Students do not get paid as part of the program, however graduates of the program like Brett Petty are now earning paychecks with his job at Hampton Inn.
“Through the CBI program, Hampton Inn got to take a look at him and see what he could do,” Hull said. “So when he turned 22, Jennifer hired him and she has hired four over there, drawing a paycheck, real money. This program has opened the door for that. “
Kevin DeHaven, also a Special Ed instructor at CCHS, has found employers are often “scared” to utilize the program. There is a common misconception the employer will have to be responsible for students with disabilities.
“Employers are afraid they are going to have be the person to watch our students, but that is not true. We have teachers that are professional adults with everyone except the older ones we can wean into it,” DeHaven said. “They are afraid it is going to be an extra responsibility and liability to them. Liability is the biggest issue, but what a lot of employers don’t understand, if they hired a student here they can pay the student, but in turn there are all kinds of incentives and tax breaks to get their money back.”

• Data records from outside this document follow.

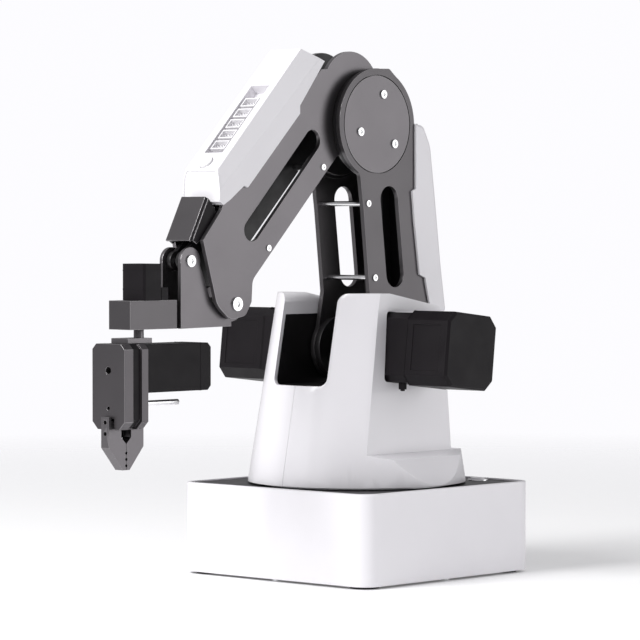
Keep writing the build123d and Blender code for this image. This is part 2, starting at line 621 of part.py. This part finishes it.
def tool():
    bracket = block(187.0, 203.2, -7.2, 7.2, PLATE_TOP, 152.5)
    bracket += block(200.0, 206.5, -7.2, 7.2, PLATE_TOP, 152.5)
    bracket += rod_z(TOOL_X, 0, 3.0, 152.0, 165.5)
    add("gripper_bracket", bracket)

    front = plate_x(gripper_face(0), GRIP_FRONT, GRIP_END)
    front -= rod_x(0, 134.0, 2.2, 200, 220) + rod_x(0, 112.0, 1.1, 200, 220)
    add("gripper_front_plate", front)
    rear = plate_x(gripper_face(0), GRIP_BACK, GRIP_WAIST)
    add("gripper_body", rear + plate_x(gripper_face(1.4), GRIP_WAIST, GRIP_FRONT))

    body = block(141.7, GRIP_BACK, -11.0, 11.0, 120.5, 148.8)
    body = chamfer(body.faces().sort_by(Axis.X)[0].edges().filter_by(Axis.Y), 2.6)
    add("gripper_actuator", body)
    nozzle = rod_x(5.0, 114.0, 1.7, 164.0, GRIP_BACK) - rod_x(5.0, 114.0, 0.8, 160, 190)
    add("air_nozzle", nozzle)

    for name, side in (("front", 1), ("rear", -1)):
        add(f"jaw_{name}", jaw(side))


def jaw(side):
    """One flat jaw, with the toothed edge that meets the other and the tongue that guides it."""
    grip = [(4.0, JAW_TOP_Z), (4.0, 94.7), (JAW_GAP, 90.8), (JAW_GAP, JAW_TIP_Z), (2.6, JAW_TIP_Z),
            (JAW_HALF, 88.9), (JAW_HALF, 107.0), (JAW_HALF - 2.0, 107.0), (JAW_HALF - 2.0, JAW_TOP_Z)]
    points = [(JAW_X + side * x, z) for x, z in grip]
    blade = slab(outline(points), -3.3, 3.3)
    for i in range(3):
        blade -= rod_y(JAW_X, 85.4 - 3.7 * i, 0.9, -5, 5)
    tongue_y = (1.7, 3.2) if side > 0 else (-3.2, -1.7)
    x0, x1 = sorted((JAW_X - side * 12.0, JAW_X + side * (JAW_HALF - 2.0)))
    blade += block(x0, x1, *tongue_y, JAW_TOP_Z + 0.15, 104.0)
    neck0, neck1 = sorted((JAW_X + side * 4.5, JAW_X + side * (JAW_HALF - 2.0)))
    blade += block(neck0, neck1, *tongue_y, JAW_TOP_Z - 1.0, JAW_TOP_Z + 0.5)
    hole0, hole1 = sorted((JAW_X + side * (JAW_HALF - 6.0), JAW_X + side * (JAW_HALF + 1.0)))
    for z in (97.1, 103.8):
        blade -= rod_x(0, z, JAW_HOLE_R, hole0, hole1)
    return blade


base()
tower()
rear_arm()
links()
forearm()
wrist()
tool()

os.makedirs("parts", exist_ok=True)
for name, shape in parts.items():
    export_step(shape, f"parts/{name}.step")
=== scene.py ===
import json
import math

import bmesh
import bpy
from mathutils import Matrix, Vector


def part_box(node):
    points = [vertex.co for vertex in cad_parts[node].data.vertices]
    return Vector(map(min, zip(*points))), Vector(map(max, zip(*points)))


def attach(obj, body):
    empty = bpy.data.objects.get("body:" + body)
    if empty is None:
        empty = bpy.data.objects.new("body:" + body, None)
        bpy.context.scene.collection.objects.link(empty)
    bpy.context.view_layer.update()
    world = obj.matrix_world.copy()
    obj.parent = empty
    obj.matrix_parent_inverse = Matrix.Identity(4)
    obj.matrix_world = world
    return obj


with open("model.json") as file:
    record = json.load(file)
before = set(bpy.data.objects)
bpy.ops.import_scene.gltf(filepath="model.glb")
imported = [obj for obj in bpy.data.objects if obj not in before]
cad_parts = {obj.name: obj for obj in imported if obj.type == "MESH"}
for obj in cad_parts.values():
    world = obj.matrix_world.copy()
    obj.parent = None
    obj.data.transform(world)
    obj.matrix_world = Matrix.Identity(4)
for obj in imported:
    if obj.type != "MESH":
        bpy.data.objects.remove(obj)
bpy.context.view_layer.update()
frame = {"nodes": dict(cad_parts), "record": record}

# Looks of a desktop parallel-linkage robot arm: a finish for every part, the small fittings
# that the frame leaves out, a pale floor, soft studio light and the camera.
#
# Blender works in metres. Sizes of parts and fittings are named here in millimetres and
# multiplied by MM where they are used. The stage, the lights and the camera are in metres.
MM = 0.001
FORE_DROP = math.radians(43)        # the forearm's slope below level, at rest
MOTOR_TILT = math.radians(6.4)      # the motors' and gearheads' turn on the shoulder axis
GEAR_HALF, MOTOR_HALF = 21.5, 23.0  # half the side of a gearhead and of a motor


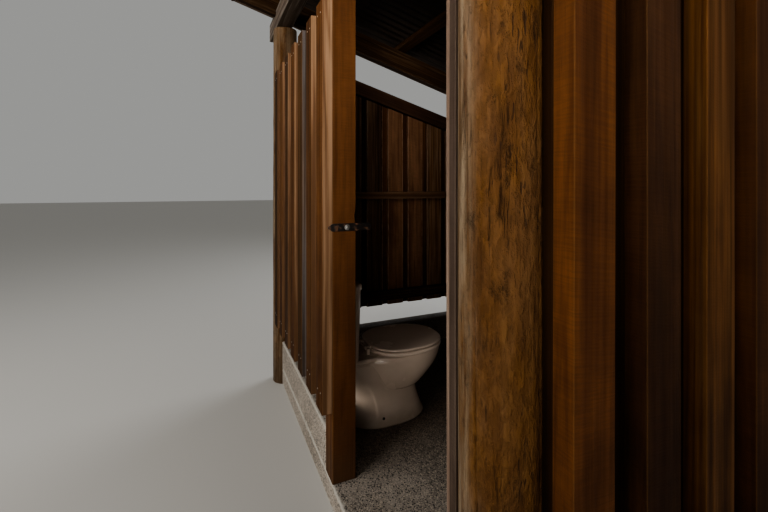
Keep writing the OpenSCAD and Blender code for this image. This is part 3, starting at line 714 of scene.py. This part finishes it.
def walls():
    """Battens and boards of each wall, with the end walls' tops cut to the roof's fall."""
    for side, along, seed in WALLS:
        low, high = corners("battens_" + side)
        first = low[along] if side == "low_side" else corners("boards_" + side)[0][along]
        plan = clad_plan(low[along], high[along], first, high[along])
        # The boards behind the battens carry painted shade and light: near-black in the grooves of
        # the near and doorway sides, a darker mid tone on the low side, and paler wood on the far
        # wall for the shade inside
        inside = {"far": "inner_timber_painted_light", "low_side": "dim_timber_painted_shade"}.get(side, "backing_timber_painted_shade")
        looks = "edged_timber" if along else "cladding_timber", inside
        for extra, (kind, rows, look) in enumerate(zip(("battens_", "boards_"), plan, looks)):
            timbers = []
            for start, end in rows:
                box = between(*corners(kind + side), along, start, end)
                if not along:
                    box[1][2] = under((start + end) / 2) - END_GAP
                timbers.append(timber(*box, 2, lean=0.0 if along else -DROP))
            bars(kind + side, timbers, look, seed + extra, arris=0.0014, stations=12,
                 shape=scribed if along else None)


def rails():
    for side, along, _ in WALLS:
        low, high = corners("rails_" + side)
        if along:
            head = timber(*between(low, high, 2, high[2] - HEAD_RAIL_H, high[2]), 1)
        else:
            head = sloping(low, high, -END_GAP - HEAD_RAIL_H, -END_GAP)
        foot = timber(*between(low, high, 2, low[2], low[2] + FOOT_RAIL_H), along)
        bars("rails_" + side, [foot, head], "rail_timber_painted_shade", 31 if along else 33)


def shelf():
    low, high = corners("shelf_cleats")
    bars("shelf", [timber(*corners("shelf"), 0)], "shelf_timber_painted_light", 41, made="plank", arris=0.003)
    bars("shelf_cleats", [timber(*between(low, high, 0, low[0], low[0] + CLEAT_W), 1),
                          timber(*between(low, high, 0, high[0] - CLEAT_W, high[0]), 1)],
         "shelf_timber_painted_light", 42)


def roof_frame():
    for node in ("beam_high", "beam_low"):
        bars(node, [timber(*corners(node), 1)], "beam_timber", 51, arris=0.003)
    box = corners("rafters")
    bars("rafters", [sloping(*between(*box, 1, y - RAFTER_T / 2, y + RAFTER_T / 2), 0, RAFTER_V)
                     for y in np.linspace(-POLE_Y, POLE_Y, RAFTER_COUNT)], "framing_timber_painted_shade", 52)
    low, high = corners("purlins")
    sides = ((0, high[1] - low[1], 0), (PURLIN_W * COS, 0, -PURLIN_W * SIN),
             (PURLIN_T * SIN, 0, PURLIN_T * COS), 0.0)
    bars("purlins", [(on_rafters(reach, low[1], PURLIN_T / 2 + SEAT_GAP), *sides)
                     for reach in PURLIN_PLACES], "framing_timber_painted_shade", 53)
    for node in ("fascia_high", "fascia_low"):
        bars(node, [timber(*corners(node), 1)], "trim_timber", 54)
    top = RAFTER_V + PURLIN_V - SEAT_GAP
    for node in ("barge_near", "barge_far"):
        bars(node, [sloping(*corners(node), top - TRIM_H, top)], "trim_timber", 55)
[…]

Hull said Marshall at Hampton Inn has found the CBI students to be good workers. They don’t call in sick and they are happy to be there, something not always found in today’s workforce.
“That’s the sad part. Some of our students are 10 times better workers than some of these other kids,” DeHaven said. “They may not be able to go through an interview or dress the part or verbalize everything, but when it comes down to just straight out work, once you have a routine and once they are confident in what they are doing, they take off.”